• WRITTEN REQUEST: Determine how many lines include the string "from". Output that number only.

Entries with model source code:
+===+

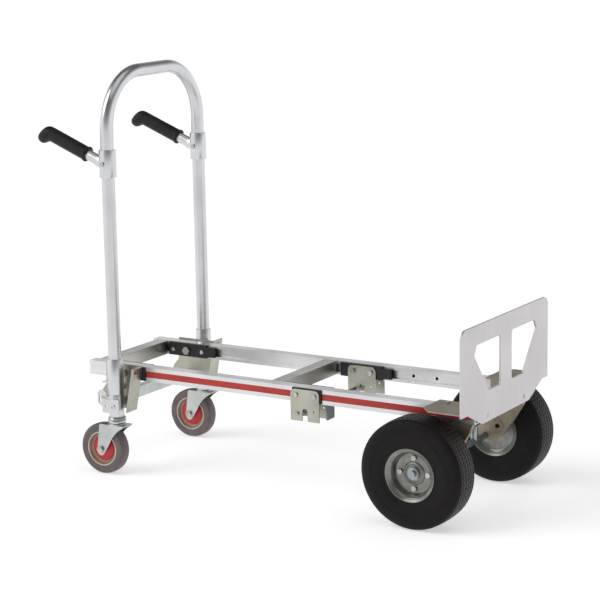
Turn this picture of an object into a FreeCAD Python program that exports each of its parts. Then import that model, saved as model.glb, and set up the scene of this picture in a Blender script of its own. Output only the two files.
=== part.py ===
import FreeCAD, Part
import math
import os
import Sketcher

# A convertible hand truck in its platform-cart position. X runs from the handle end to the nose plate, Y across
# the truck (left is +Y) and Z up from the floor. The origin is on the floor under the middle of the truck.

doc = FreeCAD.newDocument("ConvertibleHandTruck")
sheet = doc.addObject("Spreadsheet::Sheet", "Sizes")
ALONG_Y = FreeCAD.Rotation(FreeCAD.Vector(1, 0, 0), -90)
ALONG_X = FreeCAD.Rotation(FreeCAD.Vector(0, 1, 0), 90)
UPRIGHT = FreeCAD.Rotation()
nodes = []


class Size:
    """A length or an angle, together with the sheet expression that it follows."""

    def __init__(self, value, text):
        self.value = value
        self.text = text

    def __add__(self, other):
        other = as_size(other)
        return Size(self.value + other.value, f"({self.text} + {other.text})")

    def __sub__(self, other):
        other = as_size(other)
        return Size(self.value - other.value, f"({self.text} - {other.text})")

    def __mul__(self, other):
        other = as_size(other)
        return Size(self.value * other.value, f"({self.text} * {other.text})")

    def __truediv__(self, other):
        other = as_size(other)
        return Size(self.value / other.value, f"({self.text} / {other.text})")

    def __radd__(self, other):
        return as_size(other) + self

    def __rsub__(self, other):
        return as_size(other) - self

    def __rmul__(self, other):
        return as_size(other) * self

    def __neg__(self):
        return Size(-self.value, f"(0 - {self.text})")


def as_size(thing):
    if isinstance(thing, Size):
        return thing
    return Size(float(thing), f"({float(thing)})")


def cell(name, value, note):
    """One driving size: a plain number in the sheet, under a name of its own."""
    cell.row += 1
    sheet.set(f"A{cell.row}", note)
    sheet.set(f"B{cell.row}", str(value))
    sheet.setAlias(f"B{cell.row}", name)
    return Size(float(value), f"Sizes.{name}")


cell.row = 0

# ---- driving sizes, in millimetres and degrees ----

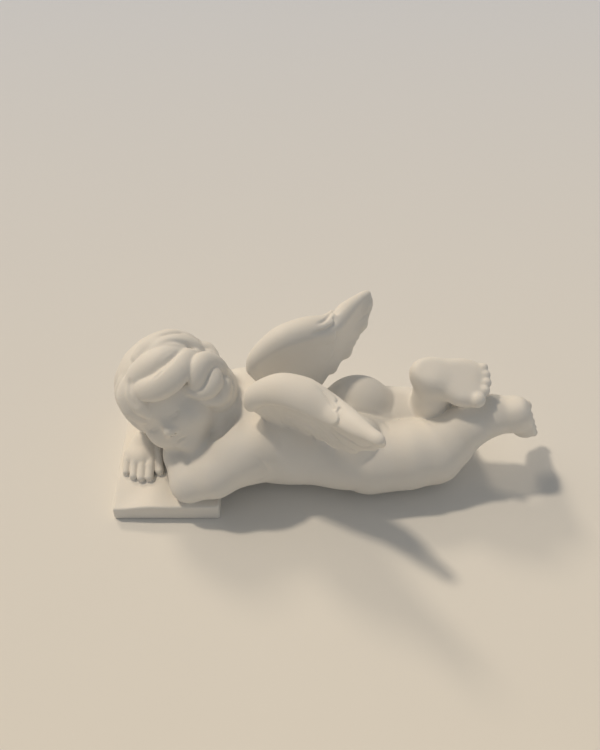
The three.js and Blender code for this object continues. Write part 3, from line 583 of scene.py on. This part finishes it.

+===+

• ANSWER TO THE TASK: 3